> _REQUEST_
Output only the lines running from the line bearing "hide_parts(*replaces)" through the line bearing "return spline(points, even(points, count))", character for character.

> _COLLECTED DATA_
____
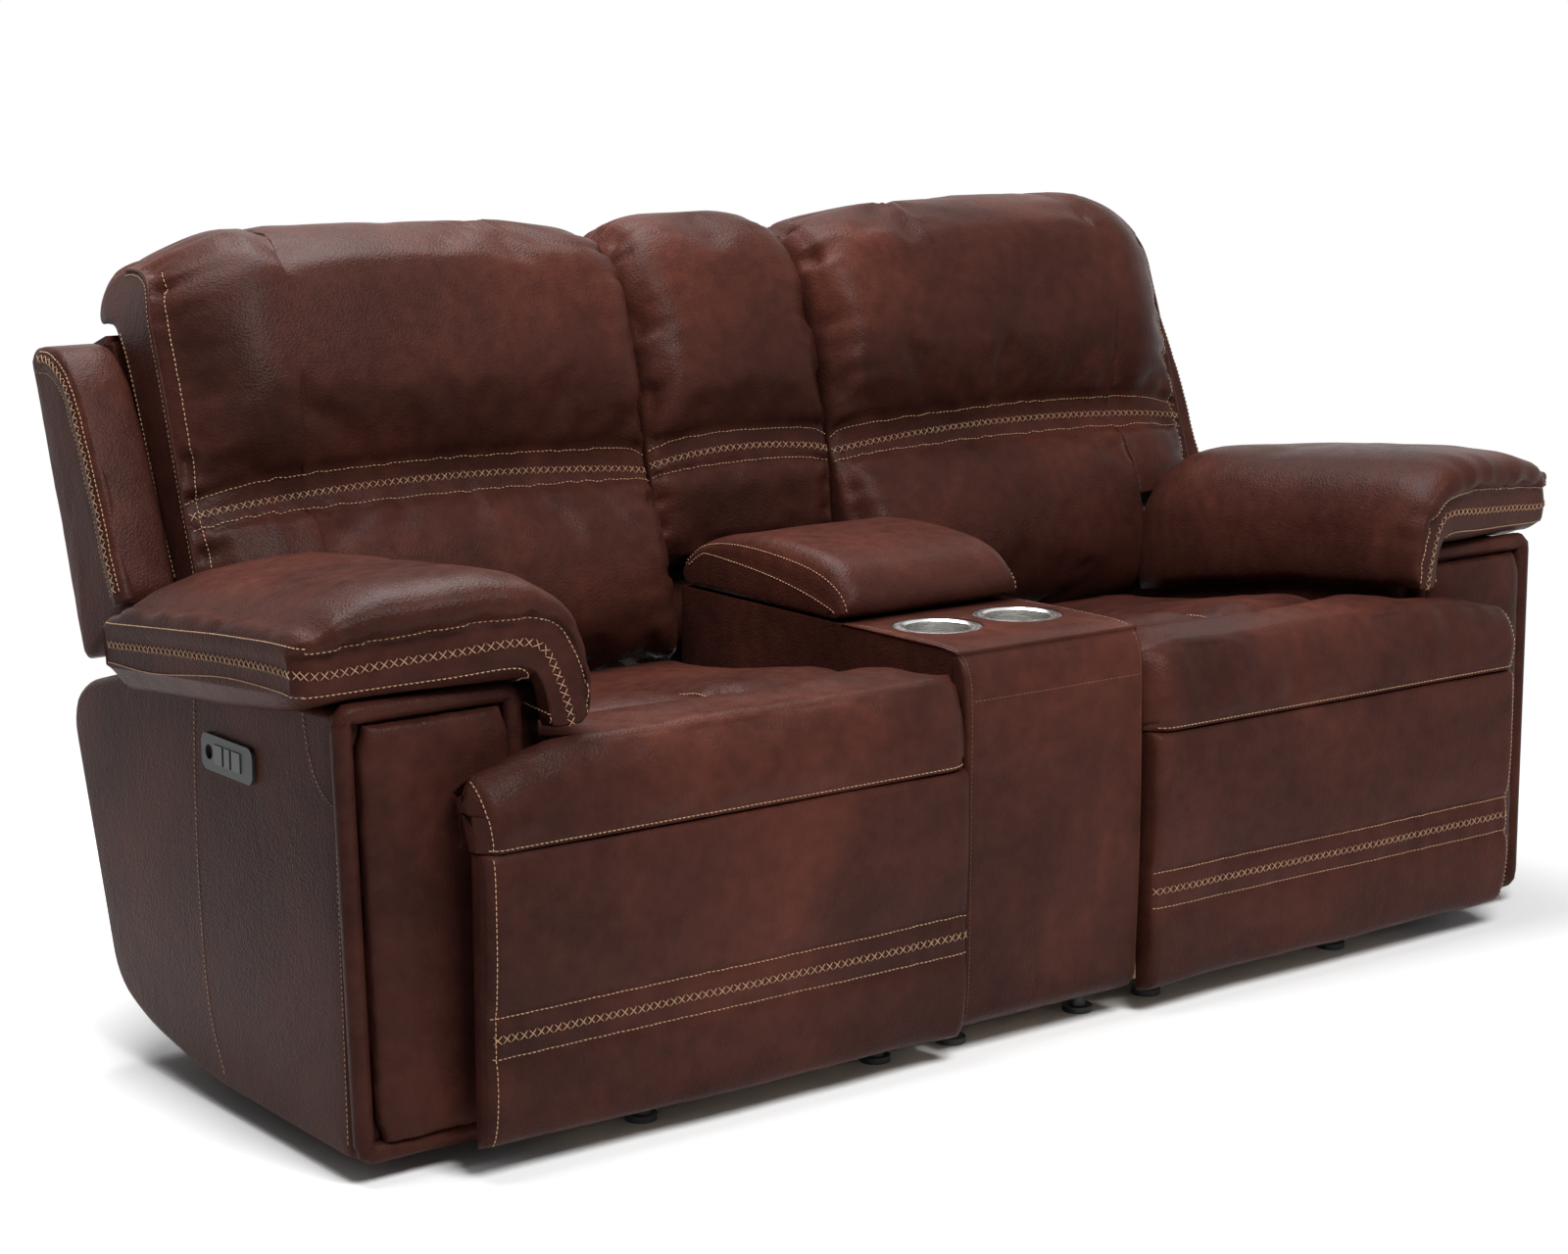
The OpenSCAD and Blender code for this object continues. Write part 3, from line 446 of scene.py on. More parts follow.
def webbing_material():
    mat, tree, shader, where = node_material("webbing")
    weave = add(tree, "ShaderNodeTexWave", Scale=160.0, Distortion=1.0)
    feed(tree, weave, Vector=where)
    height = weave.outputs["Fac"]
    tint = ramp(tree, height, (0.2, (0.02, 0.02, 0.022)), (0.8, (0.09, 0.09, 0.1)))
    feed(tree, shader, Base_Color=tint, Normal=bump(tree, height, 0.0006, 0.6))
    shader.inputs["Roughness"].default_value = 0.9
    return mat


hide = leather("leather_hide", (0.021, 0.0073, 0.0055), (0.035, 0.0112, 0.0081), (0.055, 0.0165, 0.0108))
thread = thread_material()
stainless = metal("stainless", (0.72, 0.71, 0.69), 0.28, 0.15)
dark_steel = metal("mechanism_steel", (0.05, 0.05, 0.055), 0.42, 0.1, 0.8)
timber = timber_material()
black = plastic("black_plastic", (0.012, 0.012, 0.013), 0.45)
key_black = plastic("key_plastic", (0.02, 0.02, 0.021), 0.3)
webbing = webbing_material()


def dress(obj, material, body=None, replaces=()):
    """Gives a piece its material, slot and body, and hides the CAD parts that it stands for."""
    obj.data.materials.clear()
    obj.data.materials.append(material)
    if body:
        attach(obj, body)
    if replaces:
        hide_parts(*replaces)
    return obj


# Smooth curves through control points, and forms lofted from rings

def spline(points, t):
    """Points of a smooth curve through control points, at positions t counted in control points."""
    p = np.asarray(points, float)
    p = p.reshape(len(p), -1)
    wide = np.vstack([2 * p[0] - p[1], p, 2 * p[-1] - p[-2]])
    t = np.asarray(t, float)
    k = np.clip(np.floor(t).astype(int), 0, len(p) - 2)
    f = (t - k)[:, None]
    a, b, c, d = wide[k], wide[k + 1], wide[k + 2], wide[k + 3]
    square, cube = 2 * a - 5 * b + 4 * c - d, 3 * b - a - 3 * c + d
    return 0.5 * (2 * b + (c - a) * f + square * f ** 2 + cube * f ** 3)


def even(points, count):
    """Positions along a smooth curve, counted in control points, evenly spaced on the curve."""
    t = np.linspace(0, len(points) - 1, 40 * len(points))
    path = spline(points, t)
    run = np.cumsum(np.linalg.norm(np.diff(path, axis=0, prepend=path[:1]), axis=1))
    return np.interp(np.linspace(0, run[-1], count), run, t)


def curve(points, count=120):
    return spline(points, even(points, count))


def swell(q):
    """From 0 at a seam, steeply, to 1."""
    return (1 - (1 - np.clip(q, 0, 1)) ** 2.3) ** (1 / 2.3)


def places(x0, x1, r0, r1, middle, near=11):
    """Places across a form, close together near its two ends."""
    k = (np.arange(near) / near) ** 2.1
    return np.concatenate([x0 + r0 * k, np.linspace(x0 + r0, x1 - r1, middle), x1 - r1 * k[::-1]])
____
> _COMPLETE ANSWER_
        hide_parts(*replaces)
    return obj


# Smooth curves through control points, and forms lofted from rings

def spline(points, t):
    """Points of a smooth curve through control points, at positions t counted in control points."""
    p = np.asarray(points, float)
    p = p.reshape(len(p), -1)
    wide = np.vstack([2 * p[0] - p[1], p, 2 * p[-1] - p[-2]])
    t = np.asarray(t, float)
    k = np.clip(np.floor(t).astype(int), 0, len(p) - 2)
    f = (t - k)[:, None]
    a, b, c, d = wide[k], wide[k + 1], wide[k + 2], wide[k + 3]
    square, cube = 2 * a - 5 * b + 4 * c - d, 3 * b - a - 3 * c + d
    return 0.5 * (2 * b + (c - a) * f + square * f ** 2 + cube * f ** 3)


def even(points, count):
    """Positions along a smooth curve, counted in control points, evenly spaced on the curve."""
    t = np.linspace(0, len(points) - 1, 40 * len(points))
    path = spline(points, t)
    run = np.cumsum(np.linalg.norm(np.diff(path, axis=0, prepend=path[:1]), axis=1))
    return np.interp(np.linspace(0, run[-1], count), run, t)


def curve(points, count=120):
    return spline(points, even(points, count))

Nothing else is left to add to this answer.